### n0h0mo's blog

By n0h0mo, history, 2 months ago,

Hi, I spent one day for this problem but I haven't come up with solution for this problem. Can you take a look at this problem? Thanks.

Statements:

Given an array which have $n \leq 10^5$ elements which values are $\leq 2^{16}$, count all pairs in array which differ in exactly $K \leq 16$ bits of binary representation of both the numbers.

Sample Input:

5 2
2 4 1 3 1


Sample Output:

5


Explanation: $(a_1, a_3); (a_1, a_2); (a_1, a_5); (a_2, a_3); (a_2, a_5)$

Link: https://www.spoj.com/PTIT/problems/P186PROF/ (in Vietnamese since I can't find any other links). Test case for this problem in SPOJ is weak, since I got accepted with time complexity $O(n \times \binom{16}{k})$. But this is not the intended soluton, maybe.

• +9

 » 2 months ago, # | ← Rev. 2 →   +16 We can use "xor convolution" to find xor's of all pairs in the array. Now counting sum of pairs whose xor has exactly k bits set is the answer.
•  » » 2 months ago, # ^ |   0 Since we need to count tuples with i < j it is twice the actual result for k > 0 and you probably want to handle the k=0 case separately.
•  » » » 2 months ago, # ^ |   0 With its small limits, can we have simpler algorithm? Thanks.
•  » » » » 2 months ago, # ^ |   0 Aren't the original problem constraints ai<=1e4 and k<=14? If that's the case, we can have a frequency array and we can brute force the bits where the pair differ.Time complexity <= 1e4 * (14c7) = 3.4e7 which is acceptable
•  » » » » » 2 months ago, # ^ |   0 Thank you, but my original problem has $k \leq 16$. I tried to found it in the Internet but I just found problem with $k \leq 14$.My original problem is from an old OI contest (2021) in VN. Anyone who thinks I'm cheating can check the original problem here: Link ( in Vietnamese, of course :) ).
»
2 months ago, # |
-21

i think that will solve this: lang is c programming.

# include <stdio.h>

int countBits(int x){ int count=0; while(x){ if(x&1){ count++; } x>>=1; } return count; } int countPairs(int arr[],int n,int k){ int count=0; for(int i = 0;i<n;i++){ for(int j=i+1;j<n;j++){ int diffBits=countBits(arr[i]^arr[j]); if (diffBits==k){ count++; } } } return count; } int main(){ int n,k; scanf("%d%d",&n,&k); int arr[n]; for(int i=0;i<n;i++){ scanf("%d",&arr[i]); } int count=countPairs(arr,n,k); printf("%d",count); return 0; }

•  » » 2 months ago, # ^ |   +10 TLE.
 » 2 months ago, # |   0 Maybe bitmask dp can help.

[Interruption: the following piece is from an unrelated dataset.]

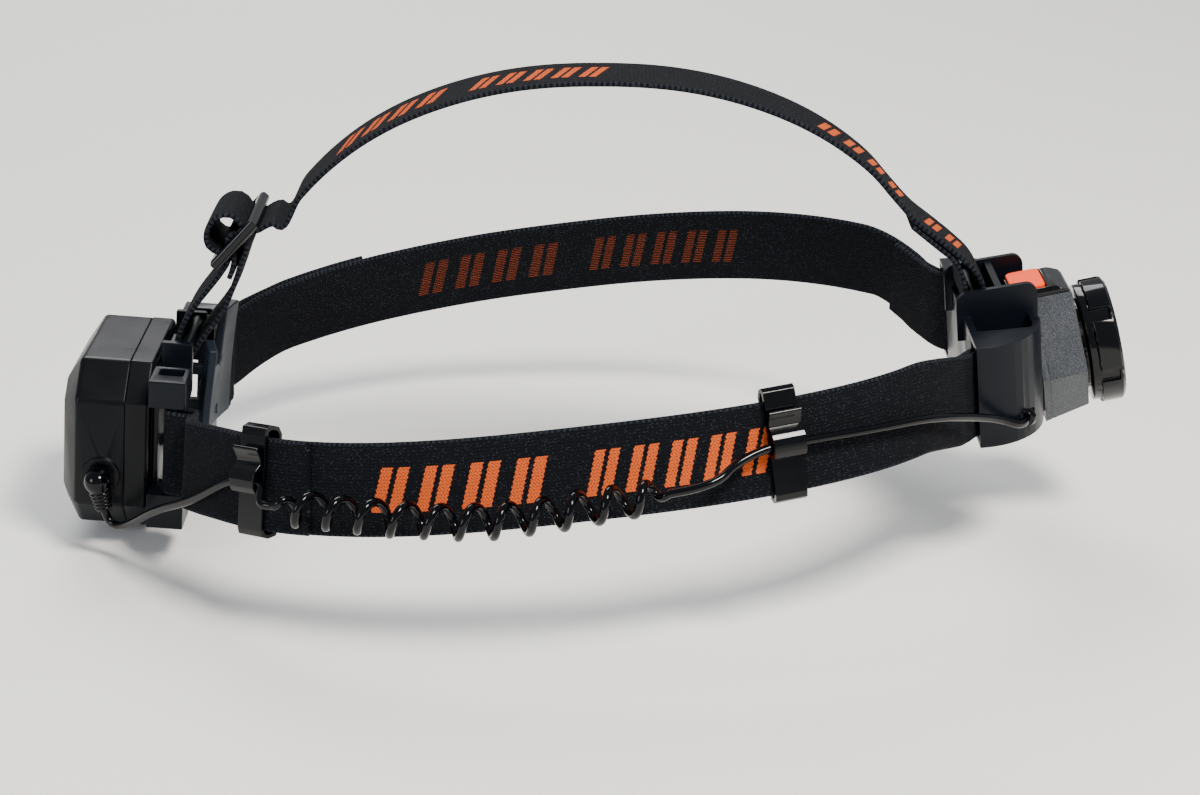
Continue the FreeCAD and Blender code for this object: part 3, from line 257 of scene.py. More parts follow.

Dp(mask)(j)(k) means the number of integers x (such that x is a part of array) such that mask and x differ in at most k bits and the first j bits (from left side) of mask and x are same.Try to come up with transitions. I'm too sleepy right now to write the complete transitions. But zi'm pretty sure it will work :)
•  » » 2 months ago, # ^ |   +15 When you wake up tell us how you can make it
•  » » » 2 months ago, # ^ |   0 I think it will be slower than brute force.
•  » » 2 months ago, # ^ |   0 Can you explain a bit more about your formula? Thanks.
•  » » 2 months ago, # ^ |   -10 Sir, you've been sleeping for two whole days.
 » 2 months ago, # |   0 Someone helps me please :(
 » 2 months ago, # | ← Rev. 2 →   0 First, you handle the case $k$ = $0$ separately. For case $k$ > $0$, the number of pairs is simply the sum of (occurrences of $i$ in the array) * (the number of elements in the array that can be transformed into $i$ using $k$ bit flip), for all $i$. For example: $n = 5$, $k = 2$, $a =$ {$1, 3, 3, 4, 4$}. The number $1$ appear $1$ times, and there are no number that can transform into $1$ by flipping $2$ distinct bits. The number $3$ appear $2$ times, and there are the number $4$, which can transform to $3$ by flipping $2$ distinct bits, and it appear $2$ times. And the same goes for $4$. Therefore, the answer is $(2 * 2 + 2 * 2) / 2 = 4$ Now, to calculate the (occurrences of $i$ in the array), for each i, just use frequency table. To calculate (the number of elements in the array that can be transformed into $i$ using $k$ bit flip), you will use dynamic programming, call $dp[i][mask][j]$ the number of number that can transform into $mask$, changing only the first $i$ bits, and flipping exactly $k$ times. The transition is $dp[i][mask][j] = dp[i-1][mask][j] + dp[i-1][mask \oplus 2 ^ {i-1}][j - 1]$
•  » » 2 months ago, # ^ |   0 Understandable, thank you!